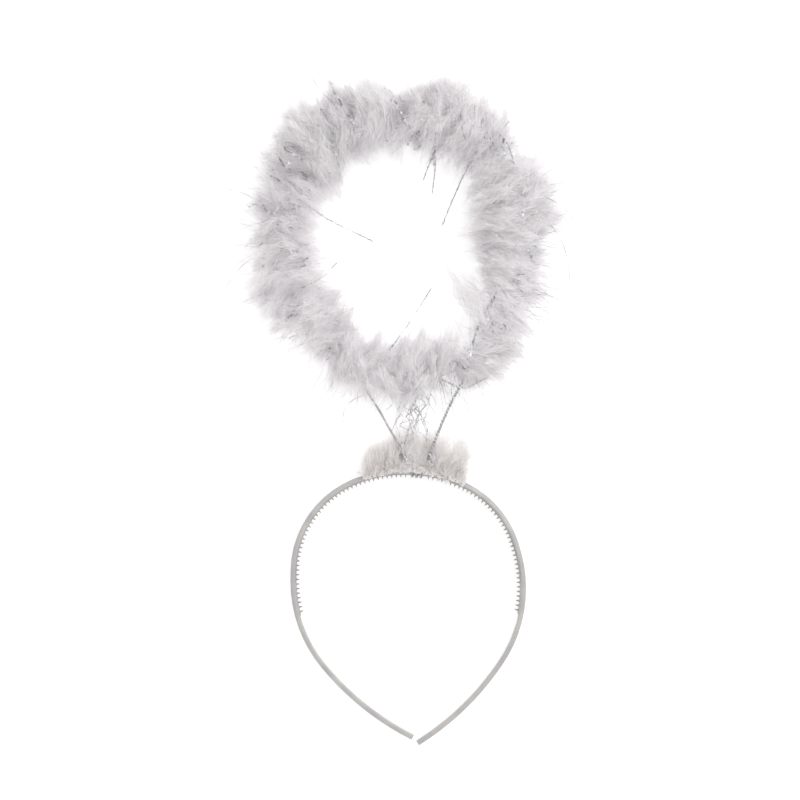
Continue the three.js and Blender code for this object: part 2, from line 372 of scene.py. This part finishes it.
# For each of the stations round the ring, the mean reach of the wire's points within NEARBY radians of it.
wire_points = points_of("ring_wire")
ring_middle = (wire_points.min(0) + wire_points.max(0)) / 2
wire_angles = np.arctan2(*(wire_points - ring_middle)[:, 1::-1].T)
wire_reach = np.linalg.norm((wire_points - ring_middle)[:, :2], axis=1)
around = np.linspace(-math.pi, math.pi, STATIONS + 1)[:-1]
ring_reach = np.array(
    [wire_reach[np.abs(np.angle(np.exp(1j * (wire_angles - a)))) < NEARBY].mean() for a in around]
)


def on_ring(angles):
    """Points on the middle line of the ring wire, at these angles round it."""
    reach = np.interp(angles, around, ring_reach, period=2 * math.pi)
    flat = np.stack([np.cos(angles) * reach, np.sin(angles) * reach, np.zeros_like(angles)], -1)
    return ring_middle + flat


def nearest_on_ring(places):
    """The points of the ring wire's middle line that face these places."""
    return on_ring(np.arctan2(*(places - ring_middle)[:, 1::-1].T))


print("ring wire: radius in mm from", round(ring_reach.min() / MM, 1), "to", round(ring_reach.max() / MM, 1))

# %% Ribbons from arrays


def ribbons(name, lines, widths, material, aside=None):
    """One mesh of flat ribbons. lines holds each ribbon's points, and a ribbon narrows to its last point.

    A ribbon has two vertices at each of its points and one at the last, four-sided faces between them and a
    triangle at the end. Its width lies across its line and across aside, which is random unless it is given.
    """
    count, steps = lines.shape[:2]
    along = np.gradient(lines, axis=1)
    if aside is None:
        aside = dice.normal(size=(count, 1, 3))
    aside = unit(np.cross(unit(along), aside)) * widths[..., None] / 2
    edges = np.stack([lines - aside, lines + aside], 2)[:, :-1].reshape(count, -1, 3)
    places = np.concatenate([edges, lines[:, -1:]], 1)
    size = places.shape[1]
    first = 2 * np.arange(steps - 2)
    quads = np.stack([first, first + 2, first + 3, first + 1], 1).ravel()
    face = np.concatenate([quads, [size - 3, size - 1, size - 2]])
    corners = (face[None] + size * np.arange(count)[:, None]).ravel()
    starts = np.concatenate([4 * np.arange(steps - 2), [4 * (steps - 2)]])
    starts = (starts[None] + len(face) * np.arange(count)[:, None]).ravel()
    mesh = bpy.data.meshes.new(name)
    mesh.vertices.add(count * size)
    mesh.vertices.foreach_set("co", places.astype(np.float32).ravel())
    mesh.loops.add(len(corners))
    mesh.loops.foreach_set("vertex_index", corners.astype(np.int32))
    mesh.polygons.add(len(starts))
    mesh.polygons.foreach_set("loop_start", starts.astype(np.int32))
    mesh.polygons.foreach_set("use_smooth", np.ones(len(starts), bool))
    mesh.update(calc_edges=True)
    mesh.materials.append(material)
    piece = bpy.data.objects.new(name, mesh)
    bpy.context.collection.objects.link(piece)
    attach(piece, "root")
    triangles = count * (2 * (steps - 2) + 1)
    print(name, "has", count, "ribbons and", triangles, "triangles")
    return piece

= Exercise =
Repeat the material word for word, in full.

= Result below =
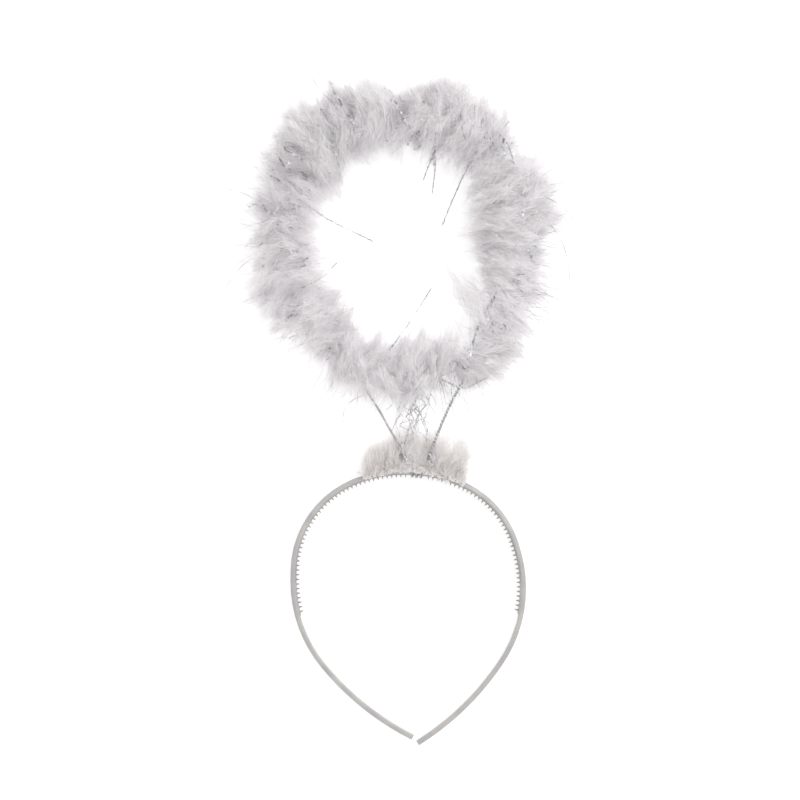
Continue the three.js and Blender code for this object: part 2, from line 372 of scene.py. This part finishes it.
# For each of the stations round the ring, the mean reach of the wire's points within NEARBY radians of it.
wire_points = points_of("ring_wire")
ring_middle = (wire_points.min(0) + wire_points.max(0)) / 2
wire_angles = np.arctan2(*(wire_points - ring_middle)[:, 1::-1].T)
wire_reach = np.linalg.norm((wire_points - ring_middle)[:, :2], axis=1)
around = np.linspace(-math.pi, math.pi, STATIONS + 1)[:-1]
ring_reach = np.array(
    [wire_reach[np.abs(np.angle(np.exp(1j * (wire_angles - a)))) < NEARBY].mean() for a in around]
)


def on_ring(angles):
    """Points on the middle line of the ring wire, at these angles round it."""
    reach = np.interp(angles, around, ring_reach, period=2 * math.pi)
    flat = np.stack([np.cos(angles) * reach, np.sin(angles) * reach, np.zeros_like(angles)], -1)
    return ring_middle + flat


def nearest_on_ring(places):
    """The points of the ring wire's middle line that face these places."""
    return on_ring(np.arctan2(*(places - ring_middle)[:, 1::-1].T))


print("ring wire: radius in mm from", round(ring_reach.min() / MM, 1), "to", round(ring_reach.max() / MM, 1))

# %% Ribbons from arrays


def ribbons(name, lines, widths, material, aside=None):
    """One mesh of flat ribbons. lines holds each ribbon's points, and a ribbon narrows to its last point.

    A ribbon has two vertices at each of its points and one at the last, four-sided faces between them and a
    triangle at the end. Its width lies across its line and across aside, which is random unless it is given.
    """
    count, steps = lines.shape[:2]
    along = np.gradient(lines, axis=1)
    if aside is None:
        aside = dice.normal(size=(count, 1, 3))
    aside = unit(np.cross(unit(along), aside)) * widths[..., None] / 2
    edges = np.stack([lines - aside, lines + aside], 2)[:, :-1].reshape(count, -1, 3)
    places = np.concatenate([edges, lines[:, -1:]], 1)
    size = places.shape[1]
    first = 2 * np.arange(steps - 2)
    quads = np.stack([first, first + 2, first + 3, first + 1], 1).ravel()
    face = np.concatenate([quads, [size - 3, size - 1, size - 2]])
    corners = (face[None] + size * np.arange(count)[:, None]).ravel()
    starts = np.concatenate([4 * np.arange(steps - 2), [4 * (steps - 2)]])
    starts = (starts[None] + len(face) * np.arange(count)[:, None]).ravel()
    mesh = bpy.data.meshes.new(name)
    mesh.vertices.add(count * size)
    mesh.vertices.foreach_set("co", places.astype(np.float32).ravel())
    mesh.loops.add(len(corners))
    mesh.loops.foreach_set("vertex_index", corners.astype(np.int32))
    mesh.polygons.add(len(starts))
    mesh.polygons.foreach_set("loop_start", starts.astype(np.int32))
    mesh.polygons.foreach_set("use_smooth", np.ones(len(starts), bool))
    mesh.update(calc_edges=True)
    mesh.materials.append(material)
    piece = bpy.data.objects.new(name, mesh)
    bpy.context.collection.objects.link(piece)
    attach(piece, "root")
    triangles = count * (2 * (steps - 2) + 1)
    print(name, "has", count, "ribbons and", triangles, "triangles")
    return piece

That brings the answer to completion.